To compound this further, many organisations still consider cyber security to be “an IT issue”. It is not! It is a business issue and impacts all aspects of an organisation. 

The cyber threat

Any high profile cyber event creates global headlines (the recent breach for a regional bank and the Shamoon 1 and 2 attacks, for example). These types of attack severely impact the reputation of the organisation as well as its financial performance either with lost revenue (not being able to serve their customers, or customers not being willing to use them for fear that their data is not safe), or from discounts to share price and usually both. It is worth remembering both of these incidents primarily materialised as a result of human error.  

Following a recent survey completed by Control Risks interviewing over 480 CEO’s CIO and CTO’s, 87% of GCC respondents believe it’s an “IT only” issue? 

Not having a joined up “business led” response in place is the equivalent to regarding a fire in your headquarters as only being a facilities issue or having 50% of your staff unavailable through illness as solely being a problem for your Human Resources team.   

Criminals in all walks of life, whether it’s cyber security, street crime or common burglary will target the easy option. Ensuring your organisation is less vulnerable to attack than your peers or competitors is a key element of reducing the likelihood of an attack on your systems. Someone looking to steal from a house will look for an open door or window rather than having to put effort into breaking a lock.
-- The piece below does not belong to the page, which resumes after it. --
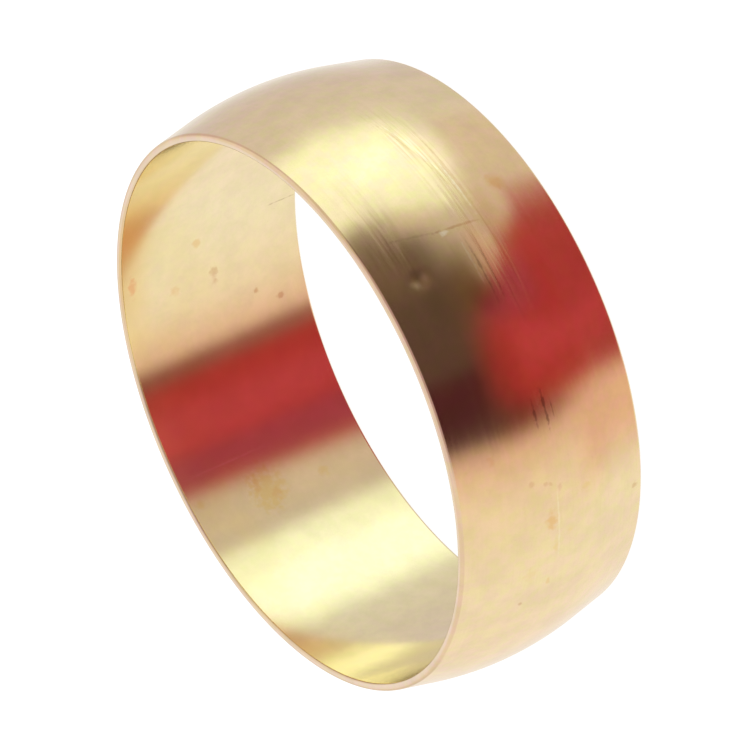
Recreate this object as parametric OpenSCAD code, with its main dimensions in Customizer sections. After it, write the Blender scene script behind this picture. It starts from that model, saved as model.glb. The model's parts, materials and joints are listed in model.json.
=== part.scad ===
// Compression olive: the soft brass sealing ring of a compression pipe fitting.
// It is turned in one piece. A straight bore slides over the pipe. Outside, a long
// shallow crest runs into a short conical flank and a thin, rounded rim at each end.
// The olive stands on one rim, with its axis along +Z and its origin at the centre
// of the lower end. All sizes are in millimetres.

/* [Bore] */
// Outside diameter of the pipe that the olive slides over
pipe_d = 22; // [20:0.5:28]
// Gap between the pipe and the bore, on the diameter
pipe_clearance = 0.1; // [0.06:0.02:0.2]

/* [Barrel] */
// Length of the olive along its axis
length = 8.4; // [7:0.1:10]
// Thickness of the wall under the crest, at mid-length
crest_wall = 0.91; // [0.8:0.01:1.1]
// Angle between each conical flank and the axis
flank_angle = 12; // [10:0.5:15]

/* [Rim] */
// Thickness of the wall at each end
rim_wall = 0.33; // [0.3:0.01:0.45]
// Rounding of the rim's outer edge
rim_radius = 0.16; // [0.1:0.01:0.2]
// Rounding of the bore's mouth
mouth_radius = 0.09; // [0.04:0.01:0.12]

/* [Quality] */
// Segments in a full turn
segments = 180; // [72:12:240]

/* [Hidden] */

brass = [0.86, 0.70, 0.46];

half_length = length / 2;
bore_r = (pipe_d + pipe_clearance) / 2;
rim_r = bore_r + rim_wall;
crest_r = bore_r + crest_wall;

// Centres of the rim's arc and the mouth's arc, as [radius, height above mid-length]
rim_centre = [rim_r - rim_radius, half_length - rim_radius];
mouth_centre = [bore_r + mouth_radius, half_length - mouth_radius];

// The flank is a straight line that touches the rim's arc. It is given by its normal and
// by its reach along that normal, and one crest arc touches it and reaches the crest.
flank_normal = [cos(flank_angle), sin(flank_angle)];
flank_reach = rim_centre * flank_normal + rim_radius;
crest_radius = (flank_reach - crest_r * flank_normal.x) / (1 - flank_normal.x);
crest_centre = [crest_r - crest_radius, 0];

// The flank's ends lie this far inside the two arcs, so that each pair meets in one edge
blend_overlap = 0.0001;
flank_foot = crest_centre + (crest_radius - blend_overlap) * flank_normal;
flank_top = rim_centre + (rim_radius - blend_overlap) * flank_normal;

// Upper half of the section without its arcs, from mid-length to the end
module half_core() {
    polygon([
        [bore_r, 0],
        [rim_r, 0],
        flank_foot,
        flank_top,
        rim_centre,
        [rim_centre.x, half_length],
        [mouth_centre.x, half_length],
        mouth_centre,
        [bore_r, mouth_centre.y]
    ]);
}

// The crest's arc, down to the depth of the rim
module crest_arc() {
    intersection() {
        translate(crest_centre)
            circle(r = crest_radius, $fn = segments);
        translate([rim_r, -half_length])
            square([crest_wall, length]);
    }
}

// Quarter of a disc, to round one outer corner
module quarter_disc(radius) {
    intersection() {
        circle(r = radius, $fn = segments / 3);
        square(radius);
    }
}

// Rounded edges of one end: the rim's, and the bore's mouth
module end_arcs() {
    translate(rim_centre)
        quarter_disc(rim_radius);
    translate(mouth_centre)
        mirror([1, 0])
            quarter_disc(mouth_radius);
}

// Repeats what is drawn for the upper end at the lower end
module both_ends() {
    children();
    mirror([0, 1])
        children();
}

// Section through the wall, from the bore to the outside
module wall_section() {
    both_ends() {
        half_core();
        end_arcs();
    }
    crest_arc();
}

module olive() {
    color(brass)
        translate([0, 0, half_length])
            rotate_extrude($fn = segments)
                wall_section();
}

olive();
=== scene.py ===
import json
import math

import bpy
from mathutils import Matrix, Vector


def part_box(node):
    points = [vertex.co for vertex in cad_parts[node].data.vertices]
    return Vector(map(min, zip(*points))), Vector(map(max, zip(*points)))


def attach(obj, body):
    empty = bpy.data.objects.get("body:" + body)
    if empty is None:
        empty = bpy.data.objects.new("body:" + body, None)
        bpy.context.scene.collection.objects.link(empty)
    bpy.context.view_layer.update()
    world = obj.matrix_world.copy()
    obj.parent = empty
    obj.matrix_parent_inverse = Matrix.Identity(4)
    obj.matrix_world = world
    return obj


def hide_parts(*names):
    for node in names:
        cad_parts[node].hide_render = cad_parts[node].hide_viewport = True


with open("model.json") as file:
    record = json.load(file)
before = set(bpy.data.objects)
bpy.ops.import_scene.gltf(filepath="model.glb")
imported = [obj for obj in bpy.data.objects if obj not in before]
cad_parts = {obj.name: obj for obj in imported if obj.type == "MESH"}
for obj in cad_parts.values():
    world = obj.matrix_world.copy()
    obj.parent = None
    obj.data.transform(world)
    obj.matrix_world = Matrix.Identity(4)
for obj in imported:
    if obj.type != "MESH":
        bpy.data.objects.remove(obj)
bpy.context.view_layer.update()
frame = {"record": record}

# The olive: a ring of soft brass, turned in one piece, with a straight bore, a long
# shallow crest, and a short cone and a thin rim at each end. One vertex walks round the
# section of the wall, which is then spun as on a lathe and pressed in at one small dent.
mm = 0.001
bore_mount = next(m for m in frame["record"]["mounts"] if m["name"] == "bore")
olive_floor, olive_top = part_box("olive")
olive_length = olive_top.z - olive_floor.z
half_length = olive_length / 2
bore_radius = bore_mount["dims"]["r_mm"] * mm
crest_wall = 0.91 * mm
rim_wall = 0.33 * mm
rim_rounding = 0.16 * mm
mouth_rounding = 0.09 * mm
flank_angle = math.radians(12)
crest_reach = bore_radius + crest_wall
rim_reach = bore_radius + rim_wall
turning_steps = 640
crest_steps = 40
flank_steps = 8
rim_steps = 10
mouth_steps = 6
bore_steps = 12
short_stride = 0.015 * mm
merge_gap = 0.0005 * mm
dent_bearing = math.radians(102.6)
dent_height = 6.85 * mm
dent_depth = 0.05 * mm
dent_spread = 0.52 * mm

rim_centre = Vector((rim_reach - rim_rounding, olive_length - rim_rounding))
mouth_centre = Vector((bore_radius + mouth_rounding, olive_length - mouth_rounding))
flank_normal = Vector((math.cos(flank_angle), math.sin(flank_angle)))
flank_reach = (rim_centre - Vector((0, half_length))).dot(flank_normal) + rim_rounding
crest_rounding = (flank_reach - crest_reach * flank_normal.x) / (1 - flank_normal.x)
crest_centre = Vector((crest_reach - crest_rounding, half_length))
flank_foot = crest_centre + crest_rounding * flank_normal
flank_end = rim_centre + rim_rounding * flank_normal


def walk_arc(centre_x, centre_z, turn, steps):
    bpy.ops.mesh.spin(steps=steps, angle=turn, center=(centre_x, 0, centre_z), axis=(0, 1, 0))


# A straight stretch begins and ends with a very short stride, so that the smooth shading
# of the arc beside it doesn't spread along it.
def walk_line(along_x, along_z, steps):
    short = short_stride / math.hypot(along_x, along_z)
    for share in (short, *[(1 - 2 * short) / steps] * steps, short):
        stride = (share * along_x, 0, share * along_z)
        bpy.ops.mesh.extrude_region_move(TRANSFORM_OT_translate={"value": stride})


bpy.ops.object.select_all(action="DESELECT")
bpy.ops.mesh.primitive_plane_add(size=mm, location=(0, 0, 0))
olive = bpy.context.object
olive.name = "olive_ring"
bpy.ops.object.mode_set(mode="EDIT")
bpy.ops.mesh.select_all(action="SELECT")
bpy.ops.mesh.merge(type="CENTER")
bpy.ops.transform.translate(value=(flank_foot.x, 0, olive_length - flank_foot.y))
walk_arc(crest_centre.x, crest_centre.y, 2 * flank_angle, crest_steps)
walk_line(flank_end.x - flank_foot.x, flank_end.y - flank_foot.y, flank_steps)
walk_arc(rim_centre.x, rim_centre.y, math.pi / 2 - flank_angle, rim_steps)
walk_line(mouth_centre.x - rim_centre.x, 0, 1)
walk_arc(mouth_centre.x, mouth_centre.y, math.pi / 2, mouth_steps)
walk_line(0, olive_length - 2 * mouth_centre.y, bore_steps)
walk_arc(mouth_centre.x, olive_length - mouth_centre.y, math.pi / 2, mouth_steps)
walk_line(rim_centre.x - mouth_centre.x, 0, 1)
walk_arc(rim_centre.x, olive_length - rim_centre.y, math.pi / 2 - flank_angle, rim_steps)
walk_line(flank_foot.x - flank_end.x, flank_end.y - flank_foot.y, flank_steps)
bpy.ops.mesh.select_all(action="SELECT")
bpy.ops.mesh.remove_doubles(threshold=merge_gap)
bpy.ops.mesh.spin(steps=turning_steps, angle=2 * math.pi, center=(0, 0, 0), axis=(0, 0, 1))
bpy.ops.mesh.select_all(action="SELECT")
bpy.ops.mesh.remove_doubles(threshold=merge_gap)
bpy.ops.mesh.normals_make_consistent(inside=False)
bpy.ops.mesh.select_all(action="DESELECT")
bpy.ops.object.mode_set(mode="OBJECT")
inward = Vector((-math.cos(dent_bearing), -math.sin(dent_bearing), 0))
dent_place = Vector((0, 0, dent_height)) - crest_reach * inward
dented = min(olive.data.vertices, key=lambda vertex: (vertex.co - dent_place).length)
dented.select = True
bpy.ops.object.mode_set(mode="EDIT")
bpy.ops.transform.translate(
    value=dent_depth * inward,
    use_proportional_edit=True,
    proportional_edit_falloff="SMOOTH",
    proportional_size=dent_spread,
)
bpy.ops.object.mode_set(mode="OBJECT")
bpy.ops.object.shade_smooth()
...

From your systems perspective cyber security is exactly the same. 

There are organisations who sell malware for as little as $150.  And perhaps surprisingly, just like any software purchase, this comes with a helpline and customer support to assist in the deployment of an attack. In essence, this means the technical barrier to entry is low – you don’t need to be technologically advanced to initiate a cyber attack, you just need to have the intent.

The strongest defence an organisation can have to the cyber threat is an informed and vigilant workforce. Ensuring your staff are effectively trained creates a “human firewall” which in conjunction with technical solutions and a joined up “business led” response capability provides the best protection for your organisation

The impact of failure 

One of the issues cyber security leaders have had over the years is the articulation of the costs associated with a major incident to other stakeholders in their organisations. 

Some elements of impact are fairly straightforward, such as the costs associated with the physical replacement of assets or lost revenue from business activities that couldn’t be completed during the outage. However, others are more difficult to establish. For example, how do you assess the cost of the deterioration in customer confidence or brand damage due to a data breach and loss of customers’ personal data, which might not immediately affect your revenue? A good example of the cost of ensuring customer confidence is Target, the US-headquartered retailer that suffered a data breach in 2014. The company initially spent $40m to replace its customer’s credit cards but a recent article reported that their additional associated costs have since totalled approximately $300m. 

The brand and reputation of an organisation are intangible aspects of value. However, an organisation’s prestige, brand recognition and customer loyalty all have a dramatic impact on performance prospects over the longer term. If damaged, the consequences do not necessarily materialise financially at the time of the incident. 

How can you ensure your organisation does not become a cyber incident statistic  
Build a business case

Ensuring that the management team, the C-suite and the company executives understand the potential impact and likelihood of an event, in simple and easily understandable terms, is the most effective method of ensuring the appropriate top-level of buy-in. 

Use language they will understand, link potential impact to your organisation’s objectives and those of the associated budget holders. Minimise scare-mongering as this is a short-term strategy which is unlikely to ensure budgets are sustainable year on year and where possible use proven figures and statistics to support your case. 

Be proactive

Complete an investigation of your systems and the data you hold. Make sure, as an organisation, you understand which are your most critical information assets and ensure they are appropriately protected. Ensure that patch and change management processes are in place and adhered to. The largest ransomware attack globally to date (wannacry) was pre-warned by Microsoft weeks before the attack – only those organisations who didn’t apply the appropriate patch were affected. 

Think like an attacker 

A compliance based assessment of cyber security can create a false sense of security.  You are not going to be hacked by your auditor. Instead use a threat lead approach to understand your weaknesses and assess the various control measures you have in place to mitigate those threats. 

“There are two types of organisations – those who have been hacked and those who will be”. FBI Director Robert Muller, 2012

Plan for the worst

Ensure you have a joined up incident response capability in place. This needs to involve your senior management team, you information security/IT team, corporate communications and your legal counsel. The key to effective incident response comes in five steps: 

  • Rapid recognition of the incident – ensure you have clearly identified trigger points and an escalation process to invoke the appropriate stakeholders 
  • Investigation and containment – ensure your team can identify and control the incident 
  • Threat eradication – once identified enhance controls, renew or update passwords, encryption keys or lock down access points 
  • Recovery – restore data from a previously unaffected back up initiate an appropriate crisis communications process 
  • Resolution and lessons learned – learn from incidents and mistakes and improve your readiness and your defences

All of this needs to be supported by a comprehensive communications plan with messaging tailored to your respective internal and external audiences.

Having an established capability in place which incorporates these elements will significantly reduce the impact of an attack and provide you with a competitive advantage. Stand apart from the pack – enhance your awareness and be prepared.